O mesmo vale para o ator britânico Matt Smith, muito bem aqui no papel, para o jovem colega no instituto de moda interpretado pelo ator ​​Michael Ajao, ou do ator Terence Stamp que faz uma fantasmagórica participação na história. Todos estão bem, mas fica claro que Noite Passada em Soho, o destaque fica com suas protagonistas, onde Eloise percebe que alguma coisa de errado aconteceu com Sandie anos atrás e possivelmente no mesmo quarto que ela vive no presente. Ou seria tudo coisa da cabeça dela? Afinal, Londres pode ser difícil. 

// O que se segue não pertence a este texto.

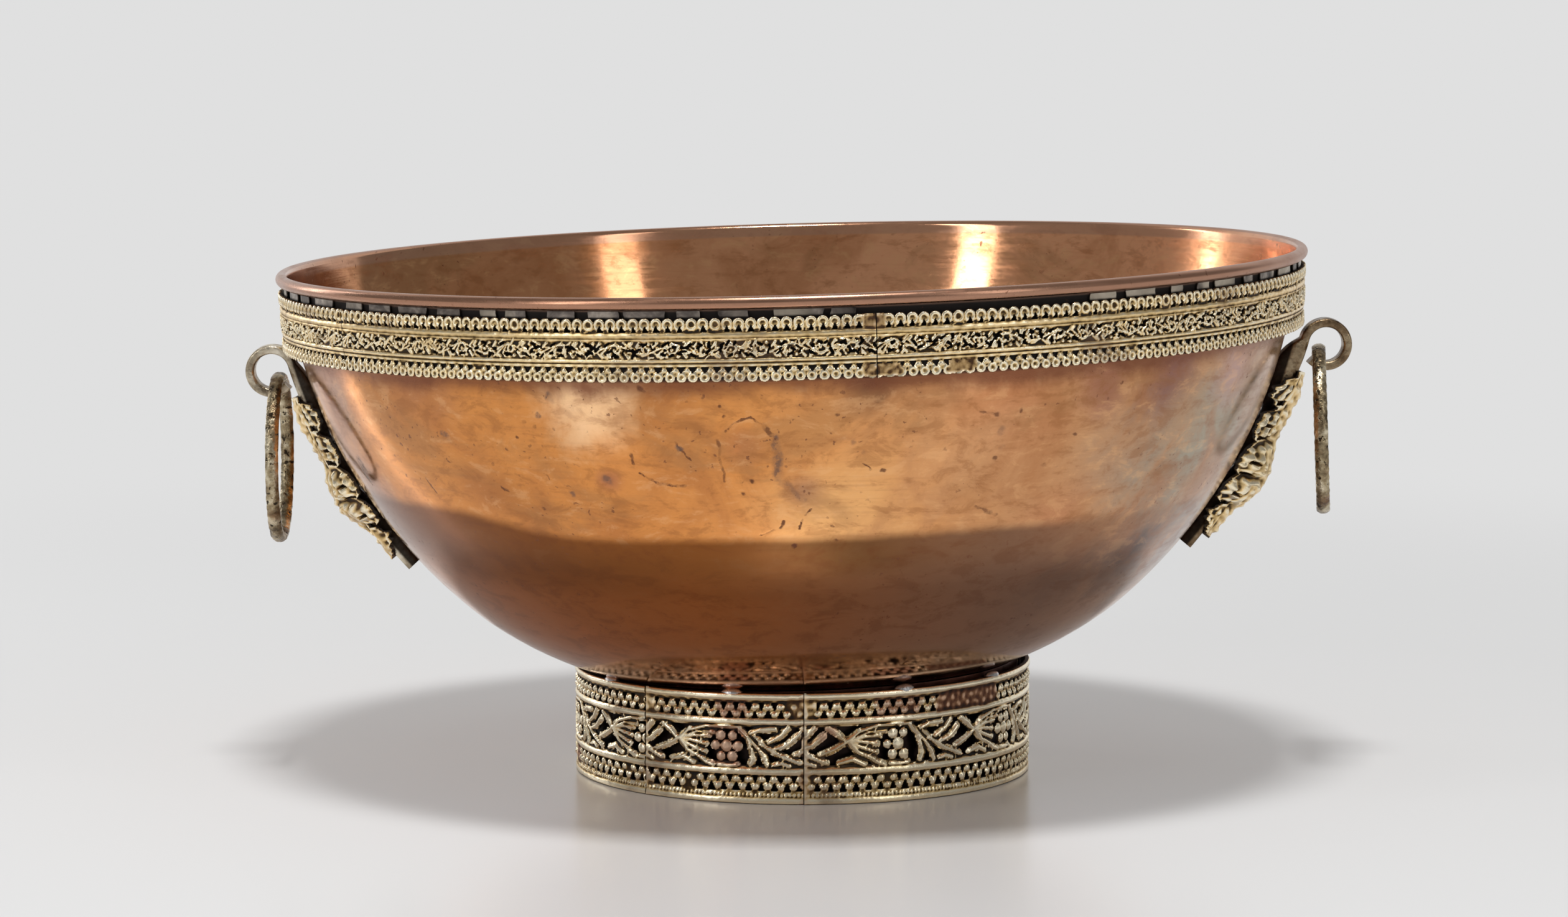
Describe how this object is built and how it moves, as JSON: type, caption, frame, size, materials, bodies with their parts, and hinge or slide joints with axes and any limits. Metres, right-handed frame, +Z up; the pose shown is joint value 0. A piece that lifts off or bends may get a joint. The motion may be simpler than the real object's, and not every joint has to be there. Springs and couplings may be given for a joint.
{
  "type": "footed metal bowl",
  "caption": "Large round copper bowl on a pierced brass foot, with a pierced brass band under its rolled rim and strap handles that each carry a loose ring.",
  "frame": {"origin": "middle of the whole object's width and depth, on the plane that the foot stands on", "axes": "+Z up, +X through the right handle, -Y towards the front that the picture shows"},
  "size_m": [0.4092, 0.38, 0.1961],
  "materials": {
    "copper": "polished copper with heat tint",
    "dark_copper": "dark unpolished copper",
    "brass": "pale pierced brass with dark recesses",
    "worn_brass": "worn brass",
    "tinned_copper": "dull grey tinned copper",
    "solder": "dull solder"
  },
  "bodies": {
    "bowl": {"bowl_shell": "copper", "rim_wire": "tinned_copper", "rim_band_1": "brass", "rim_band_2": "brass", "rim_band_3": "brass", "rim_band_4": "brass", "rim_band_5": "brass", "rim_band_6": "brass", "clip_strip_1": "tinned_copper", "clip_strip_2": "tinned_copper", "clip_strip_3": "tinned_copper", "clip_strip_4": "tinned_copper", "clip_strip_5": "tinned_copper", "clip_strip_6": "tinned_copper", "foot_sleeve": "dark_copper", "foot_panel_1": "brass", "foot_panel_2": "brass", "foot_panel_3": "brass", "foot_solder_1": "solder", "foot_solder_2": "solder", "foot_solder_3": "solder", "foot_solder_4": "solder", "foot_solder_5": "solder", "foot_solder_6": "solder", "foot_solder_7": "solder", "strap_left": "dark_copper", "strap_right": "dark_copper", "leaf_left": "brass", "leaf_right": "brass", "handle_solder_left_1": "solder", "handle_solder_left_2": "solder", "handle_solder_right_1": "solder", "handle_solder_right_2": "solder"},
    "ring_left": {"ring_left": "worn_brass"},
    "ring_right": {"ring_right": "worn_brass"}
  },
  "joints": [
    {"name": "ring_left_swing", "type": "hinge", "parent": "bowl", "child": "ring_left", "pos_m": [-0.19505, 0, 0.14822], "axis": [0, 1, 0], "range_deg": [-20, 186]},
    {"name": "ring_right_swing", "type": "hinge", "parent": "bowl", "child": "ring_right", "pos_m": [0.19504, 0, 0.15819], "axis": [0, -1, 0], "range_deg": [-20, 188]}
  ]
}
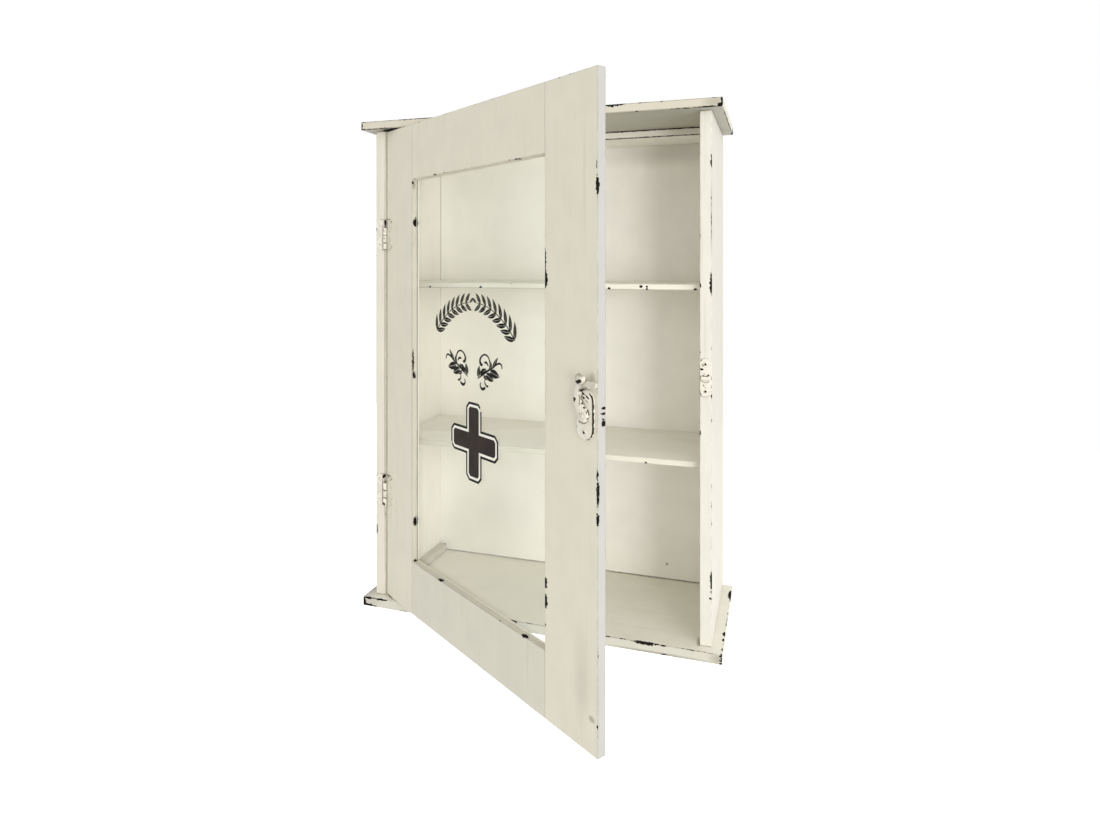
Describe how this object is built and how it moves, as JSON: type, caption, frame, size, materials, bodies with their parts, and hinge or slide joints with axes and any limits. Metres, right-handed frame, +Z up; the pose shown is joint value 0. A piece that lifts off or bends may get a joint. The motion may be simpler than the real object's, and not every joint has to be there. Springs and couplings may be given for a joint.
{
  "type": "wall medicine cabinet",
  "caption": "Shallow wall-hung cupboard with a glazed door on butterfly hinges, a turn latch with a keeper, and shelves behind the glass.",
  "frame": {"origin": "middle of the base board's back edge, on the plane of the wall", "axes": "+X to the right seen from the front, +Y into the wall, +Z up; the front faces -Y"},
  "size_m": [0.437, 0.3761, 0.6],
  "materials": {
    "painted_wood": "cream paint, matt, rubbed through to black-brown on edges",
    "painted_metal": "cream paint over metal, chipped",
    "dark_steel": "darkened steel",
    "window_glass": "clear window glass with a printed ornament"
  },
  "bodies": {
    "case": {"top_board": "painted_wood", "base_board": "painted_wood", "left_side_panel": "painted_wood", "right_side_panel": "painted_wood", "back_panel": "painted_wood", "lower_shelf": "painted_wood", "upper_shelf": "painted_wood", "hanging_rail": "painted_wood", "left_base_cleat": "painted_wood", "top_left_front_dowel": "painted_wood", "top_left_rear_dowel": "painted_wood", "top_right_front_dowel": "painted_wood", "top_right_rear_dowel": "painted_wood", "base_left_front_dowel": "painted_wood", "base_left_rear_dowel": "painted_wood", "base_right_front_dowel": "painted_wood", "base_right_rear_dowel": "painted_wood", "left_hanger_plate": "dark_steel", "right_hanger_plate": "dark_steel", "lower_left_hanger_screw": "dark_steel", "lower_right_hanger_screw": "dark_steel", "upper_left_hanger_screw": "dark_steel", "upper_right_hanger_screw": "dark_steel", "keeper_plate": "painted_metal", "lower_keeper_screw": "painted_metal", "upper_keeper_screw": "painted_metal", "upper_hinge_case_leaf": "painted_metal", "lower_hinge_case_leaf": "painted_metal", "upper_hinge_case_screw_low": "painted_metal", "upper_hinge_case_screw_high": "painted_metal", "lower_hinge_case_screw_low": "painted_metal", "lower_hinge_case_screw_high": "painted_metal", "upper_hinge_pin": "dark_steel", "lower_hinge_pin": "dark_steel"},
    "door": {"door_hinge_stile": "painted_wood", "door_latch_stile": "painted_wood", "door_top_rail": "painted_wood", "door_bottom_rail": "painted_wood", "top_bead": "painted_wood", "bottom_bead": "painted_wood", "left_bead": "painted_wood", "right_bead": "painted_wood", "door_glass": "window_glass", "upper_hinge_door_leaf": "painted_metal", "lower_hinge_door_leaf": "painted_metal", "upper_hinge_door_screw_low": "painted_metal", "upper_hinge_door_screw_high": "painted_metal", "lower_hinge_door_screw_low": "painted_metal", "lower_hinge_door_screw_high": "painted_metal", "latch_plate": "painted_metal", "latch_rivet": "painted_metal", "lower_latch_screw": "painted_metal", "upper_latch_screw": "painted_metal"},
    "latch_lever": {"latch_lever": "painted_metal"}
  },
  "joints": [
    {"name": "door_hinge", "type": "hinge", "parent": "case", "child": "door", "pos_m": [-0.192, -0.16262, 0.2965], "axis": [0, 0, -1], "range_deg": [-32.9, 137.1]},
    {"name": "latch_turn", "type": "hinge", "parent": "door", "child": "latch_lever", "pos_m": [0.12109, -0.36205, 0.2909], "axis": [0.5432, 0.8396, 0], "range_deg": [0, 46]}
  ]
}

Quando Noite Passada em Soho para de andar em zigzag e realmente engrena nos seus minutos finais, todas as peças do quebra cabeça que Wright e Cairns apresentaram e com todas as pistas que foram dadas ao longo do filme se juntam em um impactante final é que parece que Noite Passada em Sonho vai rumo a luz do amanhecer e sai das sombras em ser apenas um suspense psicológico, ou apenas um filme de terror com cara de filme b e se transforma em algo a mais, uma coisa muito mais interessante do que se apresenta ser em um primeiro momento. No final, Noite Passada em Sonho acaba por um dos filmes mais estilosos do ano.

Avaliação: 4 de 5.

Noite Passada em Sonho chega nos cinemas nacionais em 18 de novembro pela Universal Pictures.

Filme visto em sessão da 45ª Mostra Internacional de Cinema de São Paulo.